On Sunday, he was watching the crucial moments with security. On Thursday he was in the middle of it all on third-and-10 from the Ravens 25 when Austin flashed the aggressiveness. While former DC Paul Guenther didn't blitz much and when he did he usually did it with linebackers, Austin likes to send his DBs a little more frequently.
"T.A. isn't aggressive with just blitzes, but everything else. Like turnovers," Williams said.
So there was Williams chasing Flacco as Flacco rolled away from him and there was Williams coming from behind to stuff the ball just as Flacco cocked his arm.
"I was trying to get to him before he threw the ball. I think I ran into someone," Williams said. "And I just kept thinking, 'Hold it, hold it. Don't throw it. Don't throw it. Yes! , Got 'em!' I just hoped I didn't run all that way for nothing."
And, no, he wasn't thinking about a potential roughing call.
"Sorry," he said. "I didn't think about it."
Williams later limped off with cramps. When it was over, Flacco soon followed, now the owner of 25 interceptions against the Bengals. The 24th was Bates' first and led to the first TD of the game. Flacco tried to lead wide receiver Michael Crabtree over the middle but it was too far and Bates was right here.
Which is precisely what Austin was thinking when they drafted Bates in the second round and then cut veteran George Iloka in training camp.
"Our job is to get turnovers," Williams said. "We did well today. Hopefully we'll keep rubbing off on the corners. It will come. I told Jessie you got that one out of the way. It's like pressure taken off your shoulders. That's what George always told me. They'll come in bunches."
The Bengals' draft room had a nice night. The guy drafted with the pick behind Bates, Ohio State defensive end Sam Hubbard, had his first NFL sack. They told him after the opener he would get more snaps than Sunday's seven and when right end Michael Johnson went out early with an MCL sprain that was guaranteed.

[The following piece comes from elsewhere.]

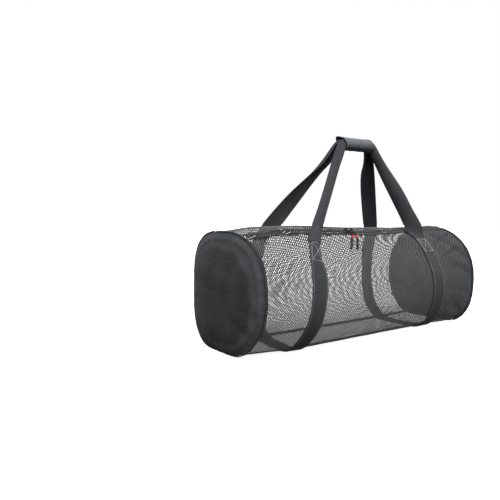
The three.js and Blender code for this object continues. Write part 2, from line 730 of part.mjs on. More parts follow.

"We were coming in waves all night. Mike went down early, and we stepped up and rallied together, and whoever was fresh was going out there trying to make a play," said Hubbard, who also had a tackle for loss. "We just kept coming and just trying to wear him down. They're a great team. Flacco was getting the ball out fast, but we just tried to affect him any way we could. We did a good job; we've just got to build on it."
Hubbard played four positions on Thursday. Both end and tackle as well as fullback on a failed goal line play. And in the final seconds he reprised his safety career at Moeller High School when he went back there and made the game's final tackle. Quite a night for the local.
"It was great to do it at home. Yeah, I felt more comfortable (than Sunday)," said Hubbard, who said Johnson plays safety if he's healthy.
"That's an end-of-game situation. We put a lot of emphasis on those special situations, so when they occur in the game we're ready for them," Hubbard said. "That was just one of those situations we (practice) every week before the game defending the goal line. And it paid off."
Meanwhile, Bates, the second-rounder, was trying to figure out who gets the interception ball.
"I am sure my mom will have an opinion on that, but we will see," Bates said.
The youngest Bengal on the field sounded as if he'd played in 20 Ravens-Bengals games and that he knew the Bengals had pulled wool over the experts' eyes.
"They preach about Baltimore being so physical. I think our guys brought it to them tonight," said the 21-year-old Bates. "I feel really good about what this team is capable of."
Running back Joe Mixon, who just turned 22, sounded like he'd been here before. Asked if the pundits were finally aware of them, he shrugged.
"Who knows?" Mixon asked. "A lot of people probably underestimate us still. It doesn't matter. We just try to play week-by-week."
Green has an idea the Bengals have been found out.
"It's Thursday night, right?" Green asked. "We were the only game on."